The next step for growth was to incorporate power systems engineering into their portfolio, which led them to acquire Orbis Engineering in the summer of 2018, a company that dealt with large scale utilities in Western Canada. The acquisition was geographical as well; it allowed Spark Power to broaden its footprint in Canada. They would make another geographically driven move to acquire the California branches of New Electric, which again opened them up and expanded their reach into new markets.

“Our vision is to be the leading independent provider of integrated power solutions to the industrial, commercial, and institutional markets across North America,” Sparaga explained, “right now, we are a leader, we want to be the number one provider in that space by 2023.”

“We are going to get there in two ways: one is to grow organically by opening up new branches and locations; the other is through acquisitions.”

Sparaga explained that for Spark Power to achieve that vision, approximately 50% of their revenue has to come from the United States, “that’s just how the market plays out,” he noted.

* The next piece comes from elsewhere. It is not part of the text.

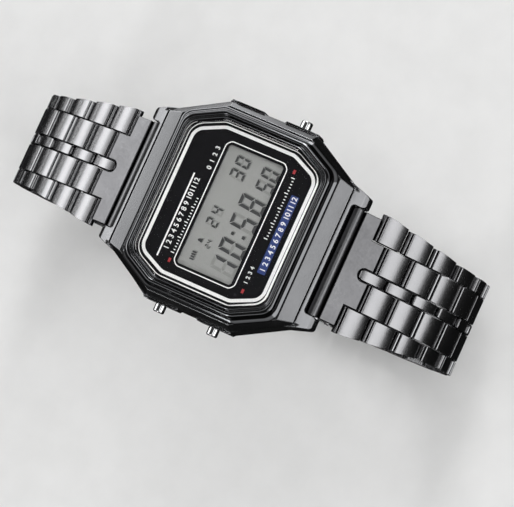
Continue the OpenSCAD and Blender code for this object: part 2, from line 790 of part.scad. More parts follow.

Trends Driving the Direction of the Company

“We look at it in two buckets – one is on the distributed grid and the movement away from centralized utility models – so what it does is put the power (no pun intended) in the hands of the customer, because they are going to have choice on how to get their power, when, how to contract for it, enabled by technologies or platforms trading in power and renewable energy credits. That’s the one tailwind that pushes all of this stuff around the integration of renewables into your operations, energy management, trading, and to a certain extent the gear you might employ on site.”

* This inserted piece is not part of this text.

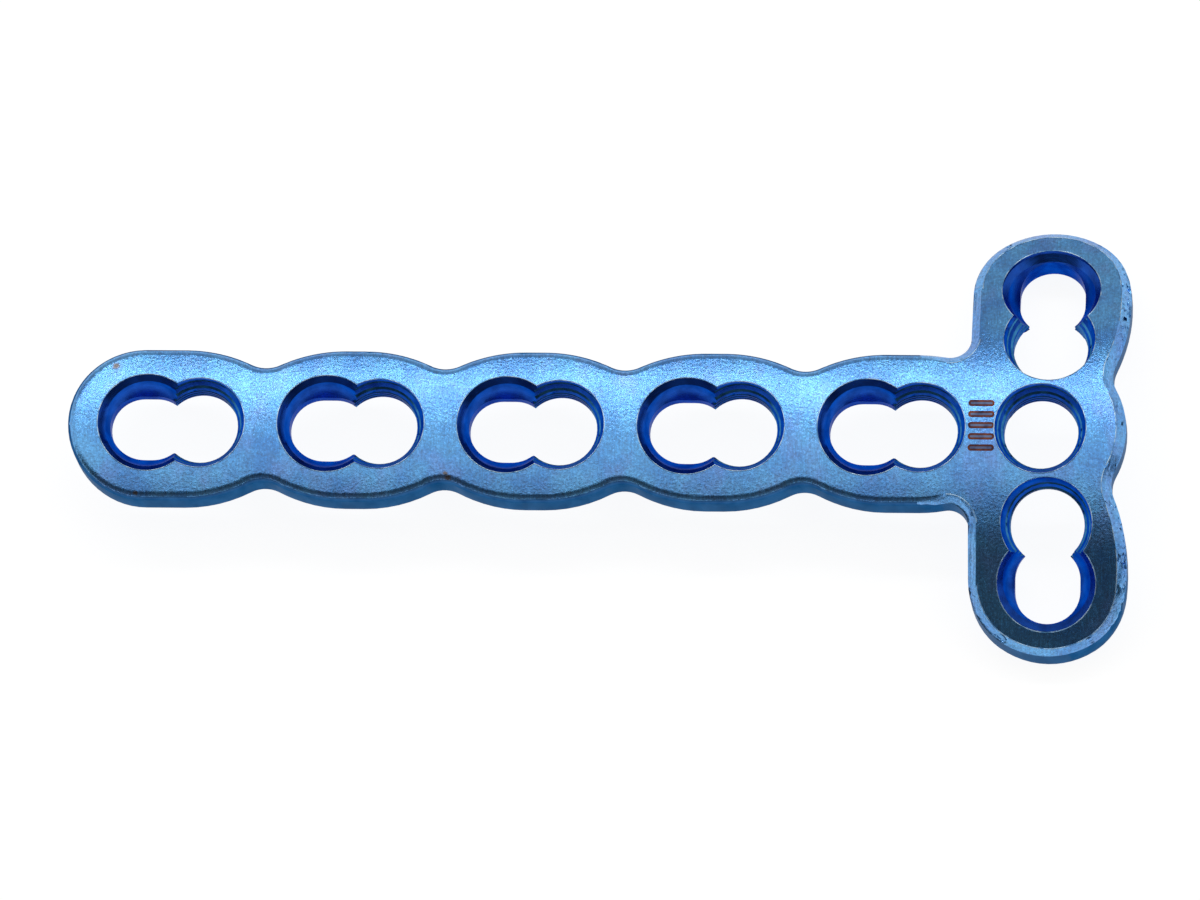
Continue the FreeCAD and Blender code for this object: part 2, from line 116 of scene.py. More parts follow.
def stretched_noise(tree, place, scale, size, detail=3.0, rough=0.6):
    """Noise on a place stretched by scale, as the value of its factor."""
    mapped = node_line(
        tree, "ShaderNodeMapping", {"Scale": scale}, {"Vector": place}
    ).outputs["Vector"]
    noise = node_line(
        tree,
        "ShaderNodeTexNoise",
        {"Scale": size, "Detail": detail, "Roughness": rough},
        {"Vector": mapped},
    )
    return noise.outputs["Fac"]


def remapped(tree, value, low, high, to_low, to_high):
    """The value moved from one range to another, held inside the second."""
    ranged = node_line(
        tree,
        "ShaderNodeMapRange",
        {"From Min": low, "From Max": high, "To Min": to_low, "To Max": to_high},
        {"Value": value},
    )
    return ranged.outputs["Result"]


def blended(tree, factor, one, other):
    """Two colours mixed by a factor; each is a colour or another node's output."""
    mix = node_line(tree, "ShaderNodeMix", data_type="RGBA")
    tree.links.new(factor, mix.inputs[0])
    for socket, colour in ((mix.inputs[6], one), (mix.inputs[7], other)):
        if isinstance(colour, tuple):
            socket.default_value = colour
        else:
            tree.links.new(colour, socket)
    return mix.outputs[2]


def stained(tree, place, colour):
    """The colour with a few small brown stains on it, ragged at their edges."""
    ragged = node_line(
        tree, "ShaderNodeTexNoise", {"Scale": STAIN_RAGGED, "Detail": 3.0}, {"Vector": place}
    ).outputs["Color"]
    shifted = node_line(
        tree,
        "ShaderNodeVectorMath",
        {1: (STAIN_SHIFT, STAIN_SHIFT, STAIN_SHIFT)},
        {0: ragged, 2: place},
        operation="MULTIPLY_ADD",
    ).outputs["Vector"]
    for x, y, size in STAINS:
        height = screw_side(y * MM)[0] / MM
        away = node_line(
            tree,
            "ShaderNodeVectorMath",
            {1: tuple(part + STAIN_SHIFT / 2 for part in (x, y, height))},
            {0: shifted},
            operation="DISTANCE",
        ).outputs["Value"]
        share = remapped(tree, away, 0.5 * size, size, STAIN_SHARE, 0.0)
        colour = blended(tree, share, colour, STAIN_COLOUR)
    return colour


def oxide_metal(shader, edge_tint):
    """Metal whose colour, unlike a bare one's, stays blue where it is seen at a low angle."""
    shader.inputs["Metallic"].default_value = 1.0
    shader.inputs["Specular Tint"].default_value = edge_tint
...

“The other tailwind, probably even more powerful than we first thought, is the move to advanced and automated manufacturing, and the electrification of everything, because that drives the activity that 75-80% of our employees do every day – which is the actual physical work of integrating power for new technologies for production lines.” An advanced manufacturer, for example, “might say, ‘we’re going from this highly manual environment, where we have 1000 people in this facility, we’re going to bring it down to 500 people and we’re going to replace that with 15 robots and four conveyors,’ that is huge work for us. The electrification of everything is a big tailwind, and of course, it’s no secret that’s exactly what is going on across the industry.” 

“Our model is, and this is a critical piece that shouldn’t be left behind, if you are going to be that player, you have to be where your customer’s facilities are – you can’t do that from one tower in Toronto, you have to have branches all over North America. Our strategy is to be 100-plus branches so that we can give the same offering in Raleigh, North Carolina that we’re giving in Vaughn, Ontario.”

Typical Projects

Electrical Industry Canada asked Mr. Sparaga to give us an example of a typical project for Spark Power. Sparaga singled out the food and beverage industry, as it takes up a good portion of their business, about 10%.

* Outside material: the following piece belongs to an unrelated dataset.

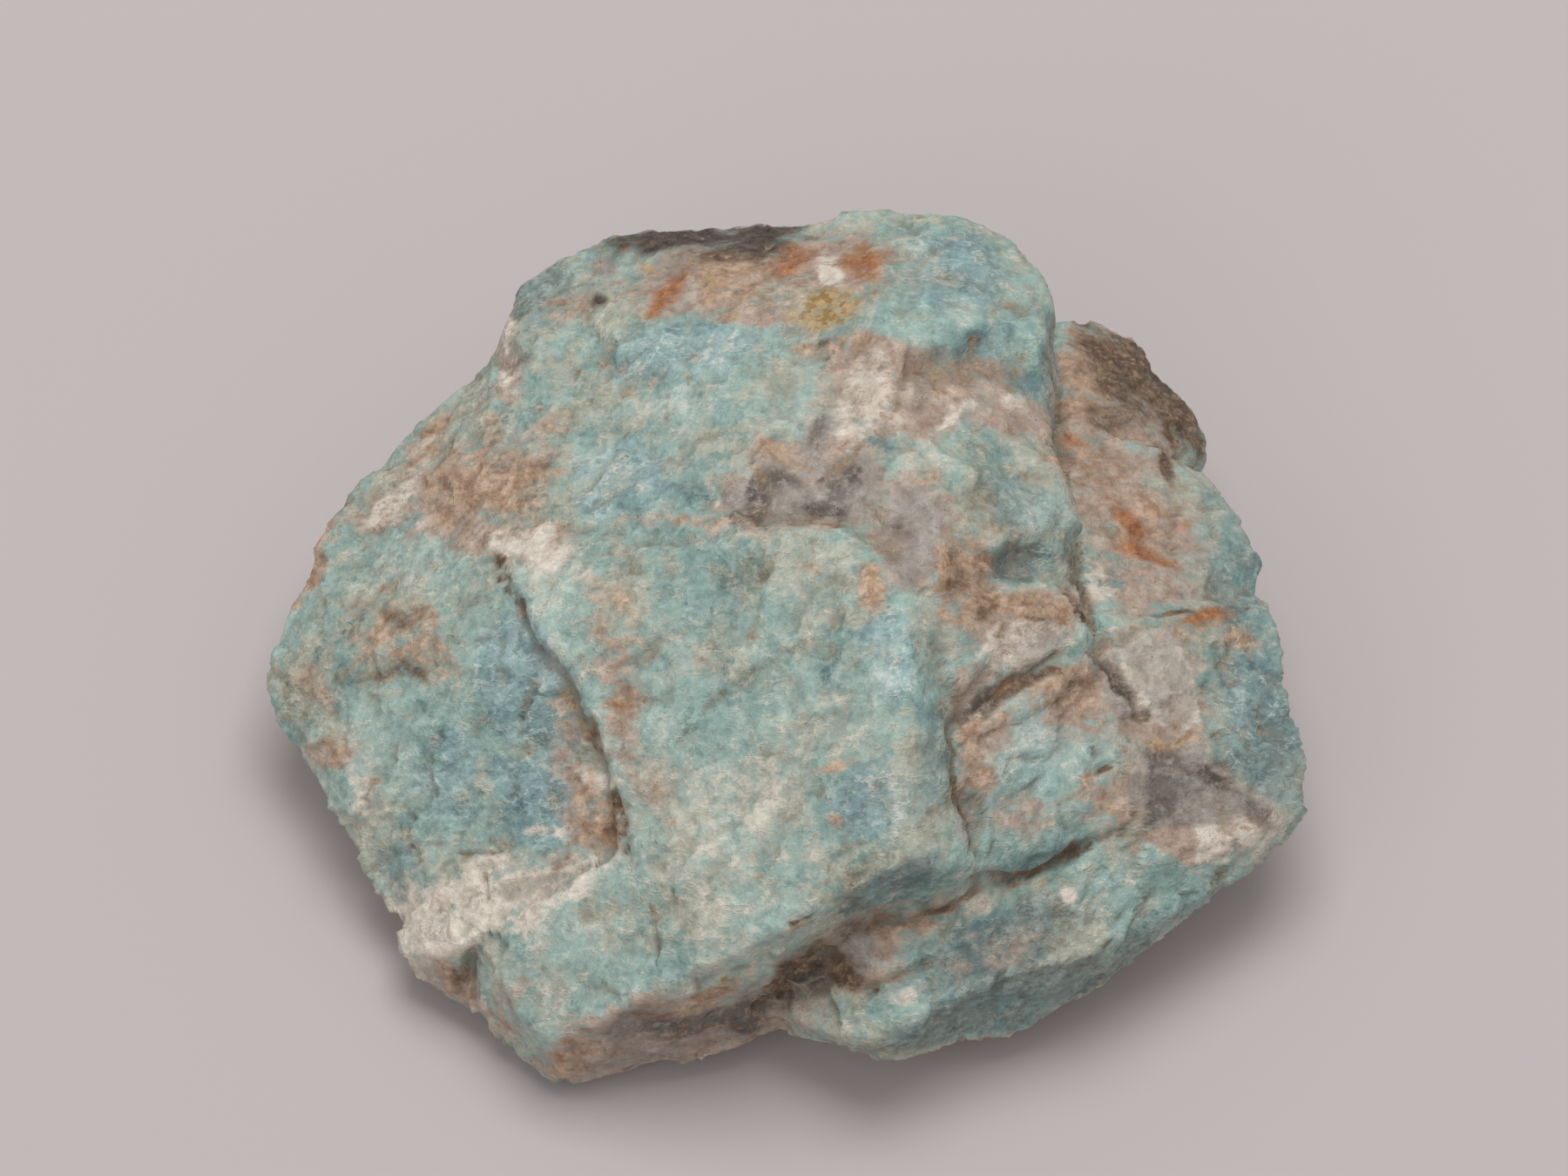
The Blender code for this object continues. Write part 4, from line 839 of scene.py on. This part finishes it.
# Plates have straight edges where the stone split: a share and their corners.
PLATES = {
    "blue": [
        (0.85, [
            (-30, -3), (-29, 2.6), (-26, 4.4), (-23, 2.6), (-20.4, -2), (-20.4, -5.4), (-22, -8),
            (-27, -8.4),
        ]),
        (0.85, [(-28, -10), (-22, -9.4), (-19.4, -14), (-20, -18), (-24, -19), (-27, -15)]),
        (0.6, [(-34, -7), (-30, -6.4), (-28.8, -9), (-29.4, -13), (-34, -16), (-36, -11)]),
        (0.6, [(7.4, 3.6), (11.4, 5), (13, -2), (11.4, -6), (8.6, -3)]),
        (0.7, [(-21, 14.4), (-18, 18), (-13.6, 17), (-12, 14), (-17, 12.6)]),
        (0.65, [(-17, 26), (-16, 31), (-8, 32.4), (-1, 31), (-6, 26.6)]),
        (0.6, [(11.4, 34), (12, 41), (19, 41), (22, 36), (19, 33)]),
        (0.5, [(39.6, 0), (46.6, -1), (50, -9), (46, -13), (41, -9)]),
        (0.6, [(-28, 24.4), (-23.6, 24), (-23, 20), (-27, 20)]),
        (0.4, [(28, -22), (35, -19), (34, -24), (29, -26)]),
    ],
    # The deep plates are painted shade in the brow hollow, on the lip's front and under the shield,
    # besides deeper teal on the left face.
    "deep_and_shaded": [
        (0.8, [(-24.6, -5), (-20.6, -5.6), (-18.6, -9.6), (-21.6, -10), (-25, -8.6)]),
        (1.0, [(18.6, 6), (20.4, 9.4), (24, 10.8), (26, 9.4), (22.6, 7.8), (20.6, 6.2)]),
        (0.75, [
            (11, -38.8), (8, -37.4), (13, -34.4), (17, -31.8), (27, -29.4), (36, -25), (36, -28),
            (24, -36),
        ]),
        (1.0, [(5, -25), (9, -20.6), (15, -18.6), (14, -22.4), (9, -25.4)]),
    ],
    "green": [
        (0.8, [
            (11, -38.8), (8, -37), (13, -34), (17, -31.4), (27, -29), (36, -24.6), (36, -28),
            (24, -36),
        ]),
        (0.9, [(1.6, 10.4), (4.6, 9.4), (7, 6.6), (6.6, 3.6), (3.4, 1), (1.6, 2.4), (0.8, 6)]),
    ],
    "rose": [
        (0.9, [
            (-13.4, 36), (-12.4, 38.4), (-10, 39.2), (-7.8, 38), (-7.2, 35.6), (-8.4, 33.4),
            (-11, 33), (-13, 34),
        ]),
        (0.55, [(15.8, -5.6), (16.6, -1.2), (20, 0), (27, 0.6), (22, -3.2), (17, -6.4)]),
        (0.8, [(29.6, 2), (31, 2), (33, -3), (35, -7), (32.4, -7.6), (29.6, -3)]),
        (0.9, [(33.4, -17), (38.6, -15.4), (46.4, -15.6), (44.6, -19), (38, -20.6)]),
    ],
    "albite": [
        (0.5, [(17.6, -0.6), (20, 3.4), (26.6, 3.4), (28, 1.6), (27, 0.4), (20, -2.2)]),
        (0.85, [
            (30.8, 2.2), (36.5, 2.8), (39.3, -1.5), (39.8, -6.5), (38, -8), (34.8, -6.3),
            (32.5, -2.5),
        ]),
        (0.9, [(-36.6, -29.4), (-36.4, -25), (-32, -21.6), (-27, -21), (-26, -25), (-30, -29)]),
        (0.55, [(38.6, -15.6), (46.4, -15.8), (44.6, -19), (40, -19.4)]),
    ],
    "quartz": [
        (0.9, [(-4.6, 11.8), (-2, 18.6), (0.4, 18.6), (1.8, 16.4), (3.2, 14.6), (2, 12.8)]),
        (0.9, [(3, 14.6), (6.4, 19), (8.2, 19.4), (9.8, 16), (8, 13.4), (5.2, 13)]),
        (0.9, [(9.8, 8), (10.4, 15.6), (13.6, 15.8), (14.6, 12), (13.8, 8), (11.6, 6.6)]),
        (0.55, [
            (30.8, 2.2), (36.5, 2.8), (39.3, -1.5), (39.8, -6.5), (38, -8), (34.8, -6.3),
            (32.5, -2.5),
        ]),
        (0.9, [
            (33.6, -9), (38, -8.6), (44.5, -13), (46.6, -15), (43, -16), (35.4, -16.8), (34, -13),
        ]),
    ],
    # The first smoky plate is painted shade on the scarp at the trough's left end.
    "smoky_and_shaded": [
        (0.85, [
            (-4.8, 11.6), (-3.4, 13.4), (-2.8, 16), (-2, 18.6), (-0.8, 16.6), (-1.6, 13.6),
            (-3, 12),
        ]),
        (0.85, [(1.2, 13), (3.2, 14.8), (6.4, 14.2), (5.6, 13)]),
        (0.6, [(33.8, -9), (37.6, -8.8), (38.8, -11), (37.2, -15), (35.2, -16.8), (34.2, -13)]),
        (0.7, [(38.6, -10.6), (44.6, -13.4), (46.4, -15), (43.4, -14.4), (39, -12)]),
    ],
    "tan": [
        (0.55, [
            (-42, -2), (-40, 2), (-38, 5.6), (-33, 4.8), (-33.6, 2), (-30, -1), (-30.6, -3),
            (-36, -1),
        ]),
        (0.7, [
            (-20.6, -13), (-18, -11.6), (-15.6, -14), (-15, -18.6), (-17.4, -19), (-19.6, -16),
        ]),
        (0.75, [(7, 8), (8.8, 8.4), (9.8, 6), (8.8, 3.4), (7.4, 3.8), (7, 6)]),
        (0.95, [
            (14.4, 10.4), (16.6, 10), (17.6, 6), (20.6, 5.4), (27, 5.6), (27.2, 2.8), (19.4, 3.2),
            (17, 1.6), (14.6, 3.8),
        ]),
        (0.8, [(16, -7.4), (21, -5), (27, -0.8), (24, -3.6), (19.6, -6.8), (17, -9.4)]),
        (0.7, [(26, -1), (29.6, -0.6), (30, -5), (28, -6.4), (25.6, -3.6)]),
    ],
}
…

“We would have a multi-national that would want to upgrade their production line,” that includes “sophisticated equipment coming in that has to be integrated with control panels and software platforms.” Given the highly technical automated processes and the associated programming, software etc., “you can’t just hire any trade electrician organization, you need to have embedded, highly skilled people,” generally a company will also want “guidance on how to engineer that environment in order to maximize it,” from an economic efficiency perspective to get the most out of an automated process with respect to production and return on investment.

Sparaga explained that would be a 6-12-month project utilizing a couple dozen technicians as well as their engineering staff, producing about a million dollars in revenue. He added many of their companies have been around for 30-40 years, with long-standing customer relationships. A good chunk of their revenue comes from servicing and maintaining those customer’s various facilities, “then the system will need upgrades or to be decommissioned,” he said, “or they’ll build a new facility with specialty work.”

Generally, they will have 12 or so medium to large projects on the go at a given time, while also doing regular servicing and maintenance projects.

They will also do lots of work with material handling companies putting in sophisticated material handling systems.

Disrupting the Power Sector

In 2018 Spark Power continued to expand on the breadth of their service offerings by acquiring Bullfrog Power, Canada’s leading green energy provider, offering renewable energy solutions that enable individuals and businesses to reduce their environmental impact and support the development of green energy projects in Canada. Bullfrog now represents the ‘Power Advisory and Sustainability Solutions’ piece of the Spark business and offers customers power from renewable energy sources such as wind, low-impact hydro and green natural gas. Now, with a focus on power advisory and sustainability, Bullfrog is helping companies meet their green energy quotas by trading renewable energy credits through corporate and virtual power purchase agreements also known as PPAs.

“We purchased them because we wanted to have this other piece to our business,” Sparaga explained, as Spark Power was already in the field providing ‘pole-to-product’ services, Bullfrog brought them into the boardroom from an energy planning perspective.

“When we think about what being the leading independent power solution provider means for our customers, we’re talking fully integrated – all the power infrastructure, how they buy and sell power, sustainability mandates; anything to do with electricity and power we should be able to talk to our ICI clients about it.”

“More and more, these large companies do want a partner they can just go to and say, ‘how should we be thinking about our electrical and our power needs?’ Because it’s a grid, everything is connected.”

If you swing by Spark Power’s ‘about’ section on their website, you’ll see that one of their mandates is to “disrupt the power sector.” This fully integrated model is the primary way they plan to do that. It’s a trend you typically see on a smaller scale with engineering firms that will rebrand themselves as solutions providers. Spark Power is taking that fully integrated ‘solutions’ model and applying it to the broader scope of the electrical and power industry. Being a connected system, from power supply right down to manufacturing, Spark Power is able to look at the full scope of a client’s needs. They are able to streamline the process, providing a more efficient and cost-effective solution.

Ultimately, their success has been defined by their ability to read market trends, foster a quality corporate culture, adapt their strategy to the challenges and evolving market opportunities, and provide clients with innovative pole-to-product solutions.